Applicants who file applications after June 7 will have to order paper registration certificates and pay a fee. If they want a one-page “presentation copy” on heavy paper with a gold foil seal, the government fee will be $25. If they want a certified copy – used in court or in foreign trademark office – the fee will be $15. A presentation copy is not a certified copy. Certified copies are officially stamped and issued, while presentation copies are essentially just ornamental.



Receiving a Trademark Final Office Action

decorative image not related to the content

Arizona Snowbowl Ski Resort above Flagstaff

Trademark applications are examined after they are filed.  This is part of the trademark prosecution process, and it sometimes results in an initial refusal, or “office action.”  Office actions are simply official letters from the Trademark Office.  The Trademark Office uses them to communicate about issues that have to be resolved in an application. If you receive multiple office actions, one will be considered a final office action.

When any office action issues, you have an opportunity to respond.  Under current law, you have six months to file a response.  Fail to file in that time, and your application will abandon.  Often the issues in an office action can be resolved fairly straightforwardly.  Sometimes, a quick phone call to the Examiner is enough.

Occasionally, though, the issues raised are more serious obstacles, and in some cases, one response may not be sufficient.  If your initial response does not resolve the issues in the office action, the Trademark Office will typically send a second office action.  A second office action usually is a “final office action.”

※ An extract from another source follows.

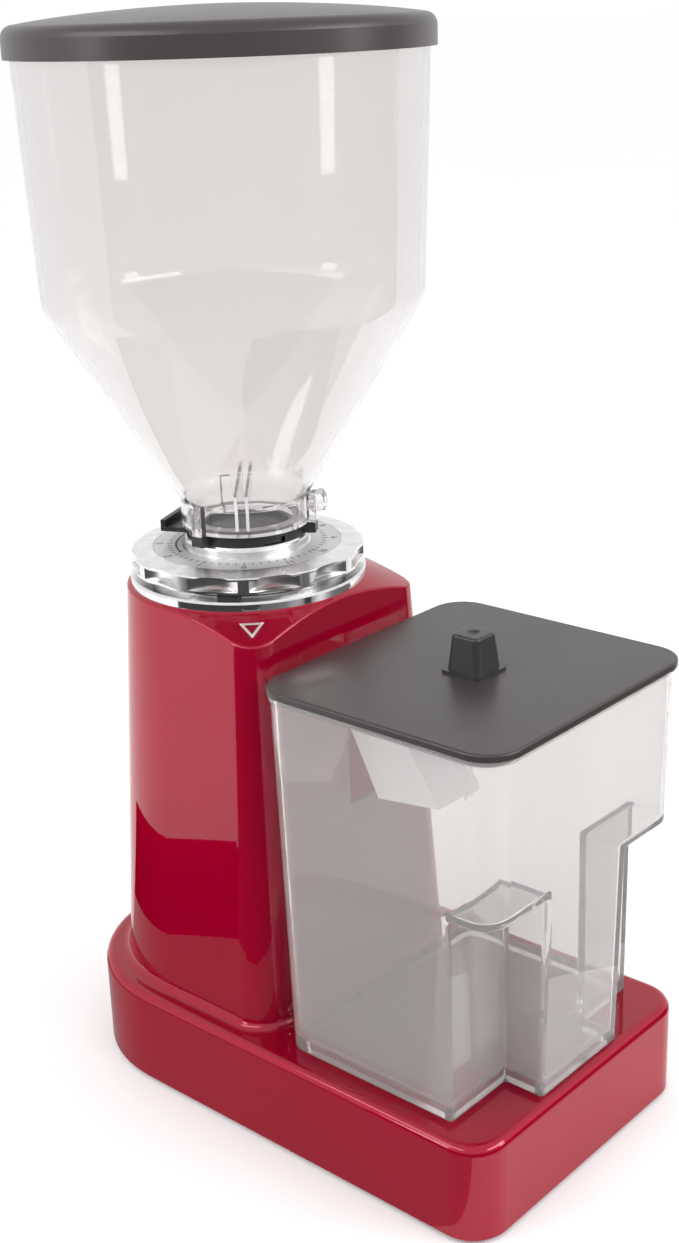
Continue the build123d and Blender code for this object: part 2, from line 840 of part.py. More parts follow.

The Trademark Office sends a trademark final office action when the issues are ones that were presented at least once before and when you at least had a chance to resolve them.  There are a limited number of options for responding to a final office action:

Request for Reconsideration

One option for responding to a trademark final office action is submitting a request for reconsideration.  This is essentially a second bite at the apple.  When you file a request for reconsideration, you can present new arguments and evidence to try to convince the Examiner that you are right.  If you file a request for reconsideration and the Examiner does not side with you, the application will become abandoned unless you take further action.

If you file the request early in the response period, then the Examiner might return the denial before the six months is up.  If so, then you can potentially file a notice of appeal to prevent your application from abandoning. The Trademark Trial and Appeal Board (“TTAB“) hears and decides appeals.

However, if you file the request late in the response period, the Examiner may very well return a denial after your six months has expired.  You will not have to file anything else in the application at this point, and it will abandon.

Because of these timing concerns, some applicants file a notice of appeal when they file a request for reconsideration.  This assures them an escape route: if the Examiner denies the second argument, then they will at least have one last shot with an appeal.  And, typically, when a notice of appeal is filed together with the request for reconsideration, the TTAB will actually suspend the appeal to give the Examiner a chance to review first.  After all, if the Examiner reviews it and agrees with you, then it saves the TTAB considerable time.

Appeal

An appeal takes the case off the Examiner’s desk and asks that a panel of administrative judges at the TTAB review it.  To file an appeal, you must first file a notice of appeal and then follow-up with an appeal brief.  The Examiner gets a chance to file a brief in response to yours.  You then have the option to file a reply brief – a final brief that address the Examiner’s brief.  Once the case is fully briefed, the TTAB then considers all of the briefs and the evidence of record.  It renders a decision.  The TTAB frequently affirms the Examiner, so you must pursue an appeal with caution and care.  If the TTAB disagrees, your only option to save the application is to further appeal the decision into the federal court system.  If the TTAB agrees with you, however, the case will be returned to the Examiner with instructions to allow the application to continue through prosecution.



Design Patent Application Priority Claims

Snowbasin in Clouds, Utah

Patent applications possess priority claims to couple them to other patent applications.  This often arises when a non-provisional utility patent application claims priority to a provisional application.  The provisional application is a “temporary” filing but can establish a filing date to which the later-filed non-provisional or “real” patent application claims priority.  If the priority claim is good and valid, then the later-filed non-provisional application is considered to have been effectively filed as of the provisional application’s filing date.

Priority also occurs when a later-filed non-provisional utility application is connected to an earlier-filed non-provisional utility application.  The later-filed app may claim the same subject matter or may present new subject matter.  Filing non-provisional applications in this way builds a “family” of patent applications with parent and child applications.  Provisional applications are often the first applications in such families.

While utility patent applications can be strung together to build these families, design applications are more difficult to incorporate.  A design patent application primarily presents a set of drawings as both the disclosure and the claimed coverage, but utility applications rely on both detailed written description and drawings.

By law, a design patent application cannot claim the benefit of a provisional.  That doesn’t mean, however, that an applicant cannot attempt to claim priority to a provisional application.  An applicant could certainly make a priority claim in the design application.  I have seen instances where the Office technically recognizes it by listing the provisional as a parent in the continuity information section of the Patent Office online portal.  But the priority claim is still wrong and invalid, the Patent Office online system just doesn’t realize it.

37 C.F.R. § 1.78 is clear: (a) An applicant in a nonprovisional application, other than for a design patent, … may claim the benefit of one or more prior-filed provisional applications under the conditions set forth in 35 U.S.C. 119(e) and this section.

MPEP 211 further plainly states: “Design applications may not claim the benefit of a provisional application under 35 U.S.C. 119(e). See 35 U.S.C. 172.  Thus, where a design patent application claims benefit under 35 U.S.C. 120 to an intermediate nonprovisional utility patent application that directly claims the benefit of a provisional application, the design application cannot claim the benefit of the filing date of the provisional application.”